Going to the TV set at the far end of the room he snapped the switch. The screen grew into lighted animation, and yet, he saw, it was strangely blurred. The dim outlines of—it seemed to be a face.

And everyone, he realized, is seeing this. He turned to another channel. Again the dully-formed features, the old man half-materialized here on the television screen. And from the set’s speaker the murmur of indistinct words. “…told you time and again your primary responsibility is to…” Johnny shut the set off; the ill-formed face and words sank out of existence, and all that remained, once more, was the ringing phone.

He picked up the phone and said, “Louis, can you hear me?”

“…when election time comes they’ll see. A man with the spirit to campaign a second time, take the financial responsibility, after all it’s only for the wealthy men, now, the cost of running…” The voice droned on. No, the old man could not hear him. It was not a conversation; it was a monologue. It was not authentic communication.

And yet the old man knew what was occurring on Earth; he seemed to understand, to somehow see, that Johnny had quit his job.

Hanging up the phone he seated himself and lit a cigarette.

I can’t go back to Kathy, he realized, unless I’m willing to change my mind and advise her not to sell. And that’s impossible; I can’t do that. So that’s out. What is there left for me?

How long can Sarapis hound me? Is there any place I can go?

Going to the window once more he stood looking down at the street below.

At a newsstand, Claude St. Cyr tossed down coins, picked up the newspaper.

“Thank you, sir or madam,” the robot vender said.

The lead article… St. Cyr blinked and wondered if he had lost his mind. He could not grasp what he was reading—or rather unable to read. It made no sense; the homeostatic news-printing system, the fully automated micro-relay newspaper, had evidently broken down. All he found was a procession of words, randomly strung together. It was worse than Finnegans Wake.

Or was it random? One paragraph caught his eye.

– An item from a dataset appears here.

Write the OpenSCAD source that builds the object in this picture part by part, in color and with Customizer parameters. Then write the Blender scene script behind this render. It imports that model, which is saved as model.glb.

At the hotel window now ready to leap. If you expect to conduct any more business with her you better get over there. She’s dependent on him, needs a man since her husband, that Paul Sharp, abandoned her. The Antler Hotel, room 604. I think you have time. Johnny is too hot-headed; shouldn’t have tried to bluff her. With my blood you can’t be bluffed and she’s got my blood, I…

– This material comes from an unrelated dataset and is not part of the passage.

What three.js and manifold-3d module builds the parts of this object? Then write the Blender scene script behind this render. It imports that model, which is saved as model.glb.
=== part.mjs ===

St. Cyr said rapidly to Harvey, who stood beside him, “Johnny Barefoot’s in a room at the Antler Hotel about to jump, and this is old Sarapis telling us, warning us. We better get over there.”

Glancing at him, Harvey said, “Barefoot’s on our side; we can’t afford to have him take his life. But why would Sarapis—”

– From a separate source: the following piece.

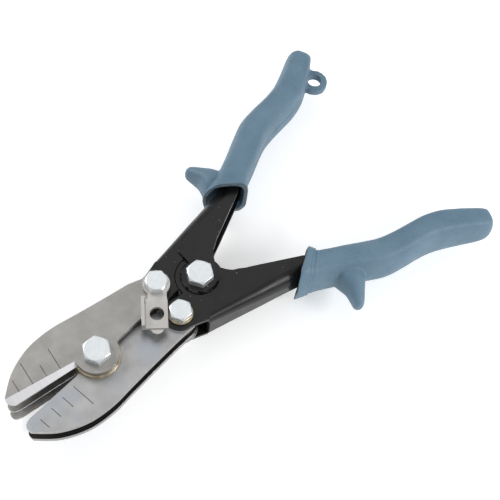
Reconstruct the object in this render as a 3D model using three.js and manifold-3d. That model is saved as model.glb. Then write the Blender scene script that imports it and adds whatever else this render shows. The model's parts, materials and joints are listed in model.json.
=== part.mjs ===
// Five-blade sheet-metal crimper with compound-action handles. Millimetres, +Z up.
//
// The tool lies flat and open. +Y runs along its axis from the jaw bolt to the handles, and the
// origin is the flat end of the jaw bolt, on which the tool rests. Everything that stacks along Z
// is written about the mid-plane of the blade stack and lifted by REST_HEIGHT at the end.
//
// "Upper" is the three-blade jaw and its handle, on the -X side; "lower" is the two-blade jaw and
// its handle, on the +X side. A side's outlines are drawn on +X; the upper side is mirrored in X.

import * as THREE from 'three';
import { mergeVertices } from 'three/addons/utils/BufferGeometryUtils.js';
import Module from 'manifold-3d';

const wasm = await Module();
wasm.setup();

// ---------------------------------------------------------------- driving dimensions

// Blade stack
const BLADE = 2.6; // thickness of one blade
const PITCH = 4.65; // from one blade to the next one of the other jaw
const BEVEL_DEPTH = 2; // depth of the bevel along a crimping edge
const BOSS_RADIUS = 9.5; // eye of a blade round the jaw bolt
const LOWER_TAIL_RADIUS = 7.5; // eye of a blade round its link bolt
const UPPER_TAIL_RADIUS = 5.6;
const MARK_SPACING = 6.35; // depth graduations, a quarter inch apart
const MARK_WIDTH = 0.35;
const MARK_DEPTH = 0.15;

// Linkage, open: jaw bolt at the origin, link bolts at (-/+LINK_X, LINK_Y), handle bolt on the axis
const LINK_X = 8.1;
const LINK_Y = 39.1;
const HANDLE_PIVOT_Y = 57.2;

// Handle channels
const SHEET = 1.6; // sheet thickness
const CHANNEL_TOP = 7.9; // half of a channel's outer height
const FRONT_BEND_RADIUS = 3; // outside radius where web meets flange, growing towards the grip
const REAR_BEND_RADIUS = 7;
const LINK_EYE_RADIUS = 7.6; // channel end round a link bolt
const TONGUE_RAISE = 1.1; // how far the outer tongue stands out at the handle bolt
const LOBE_DROP = 0.6; // how far the inner lobe is dished in below it
const NOSE_RADIUS = 7.8; // tongue's nose round the handle bolt
const JOGGLE_RADIUS = 15.1; // where the tongue steps out of its flange
const LOBE_RADIUS = 10.7;
const DISH_FLOOR_RADIUS = 7.95;
const DISH_RIM_RADIUS = 9.1;
const LOBE_CLEARANCE_RADIUS = 11.1; // flange cut back round the other handle's lobe

// Fasteners
const QUARTER_BOLT = { shank: 3.175, acrossFlats: 11, head: 3.95, nut: 4 };
const LINK_BOLT = { shank: 2.4, acrossFlats: 9.3, head: 3.3, nut: 3.3 };
const HEX_FACE_INSET = 0.2; // of a head's round flat inside its six sides
const HEX_CHAMFER_SLOPE = 0.5;
const THREAD_END = 0.8; // bolt end beyond its nut
const JAW_BOLT_TURN = 0.7; // degrees that each head is turned
const HANDLE_BOLT_TURN = 2.1;
const UPPER_LINK_TURN = 23.3;
const LOWER_LINK_TURN = 0.6;
const RUNNING_FIT = 0.06; // radial clearance of a hole round its bolt
const OPEN_PIVOT_FIT = 0.55; // radial clearance of the lower handle round the handle bolt
const FACE_GAP = 0.05; // between faces that lie on each other
const JAW_WASHER_RADIUS = 10.1;
const LINK_SPACER_RADIUS = 6.2;
const LINK_SHIM_RADIUS = 8.2;
const LINK_WASHER_RADIUS = 5.6;
const LINK_WASHER = 1;

// Latch, along its own length from the upper link bolt
const LATCH = 1.6; // plate thickness
const LATCH_ANGLE = THREE.MathUtils.degToRad(-38.8);
const LATCH_EYE_RADIUS = 6;
const LATCH_END = 21.2;
const LATCH_HOLE_AT = 14.4;
const LATCH_HOLE_RADIUS = 3.1;
const LATCH_NOSE_RADIUS = 2.9;
const LATCH_NOSE_INSET = 0.7;
const LATCH_EYE_ARC = [47, 321]; // degrees of the eye left free of the plate
const LATCH_TAB_HEIGHT = 5;
const LATCH_CREASE = { low: -5.2, high: -4.8, start: 8.4, floor: 0.7 }; // groove at the tab's foot

// Return spring
const SPRING_WIRE_RADIUS = 0.9;
const SPRING_COIL_RADIUS = 6.2;
const SPRING_TURNS = 4;
const SPRING_PITCH = 2.1;
const SPRING_START = -Math.PI / 5; // where the first leg leaves the coil
const SPRING_LEG_SHARE = 0.12; // of the wire's run
const SPRING_LEG_END = new THREE.Vector2(19.6, 71);
const SLEEVE_RADIUS = 4.9;

// Grips
const GRIP_HALF_HEIGHT = 11.2;
const INNER_SQUARENESS = 4.2; // exponents of the super-ellipse section's two sides
const OUTER_SQUARENESS = 2.3;
const MOUTH_FLARE = 2; // how far the lip of the mouth stands out
const COLLAR_FLARE = 0.9; // and the end of its collar
const POCKET_GAP = 0.35; // between a channel and the pocket of its grip
const POCKET_CORNER = 3.6; // cut off the pocket where the channel is bent
const TANG_INNER = 0.22; // a channel's place across its grip, as fractions of the grip's width
const TANG_OUTER = 0.8;
const LOOP = { x: 48.4, y: 176.8, hole: 3.6, ring: 6.5, halfHeight: 2 };

// Facets
const ROUND = 28; // sides of a pin, hole or washer in plain sight
const HIDDEN_ROUND = 20; // sides of a ring inside the tool
const ARC_STEP = 12; // degrees per facet of an outline's arcs
const BEND_STEP = 30; // degrees per facet of a channel's bend
const BLADE_BACK_POINTS = 20;
const GRIP_SIDES = 20;
const HORN_SIDES = 12;
const SPRING_SIDES = 6;
const SPRING_STEPS = 68;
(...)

“Let’s just get over there,” St. Cyr said, starting toward his parked ‘copter. Harvey followed on the run.

IV

All at once the telephone stopped ringing. Johnny turned from the window—and saw Kathy Sharp standing by it, the receiver in her hand. “He called me,” she said. “And he told me, Johnny, where you were and what you were going to do.”

“Nuts,” he said, “I’m not going to do anything.” He moved back from the window.

“He thought you were,” Kathy said.

“Yes, and that proves he can be wrong.” His cigarette, he saw, had burned down to the filter; he dropped it into the ashtray on the dresser and stubbed it out.

“My grandfather was always fond of you,” Kathy said. “He wouldn’t like anything to happen to you.”

Shrugging, Johnny said, “As far as I’m concerned I have nothing to do with Louis Sarapis any more.”

Kathy had put the receiver to her ear; she paid no attention to Johnny—she was listening to her grandfather, he saw, and so he ceased talking. It was futile.

“He says,” Kathy said, “that Claude St. Cyr and Phil Harvey are on their way up here. He told them to come, too.”

“Nice of him,” he said shortly.

Kathy said, “I’m fond of you, too, Johnny. I can see what my grandfather found about you to like and admire. You genuinely take my welfare seriously, don’t you? Maybe I could go into the hospital voluntarily, for a short period anyhow, a week or a few days.”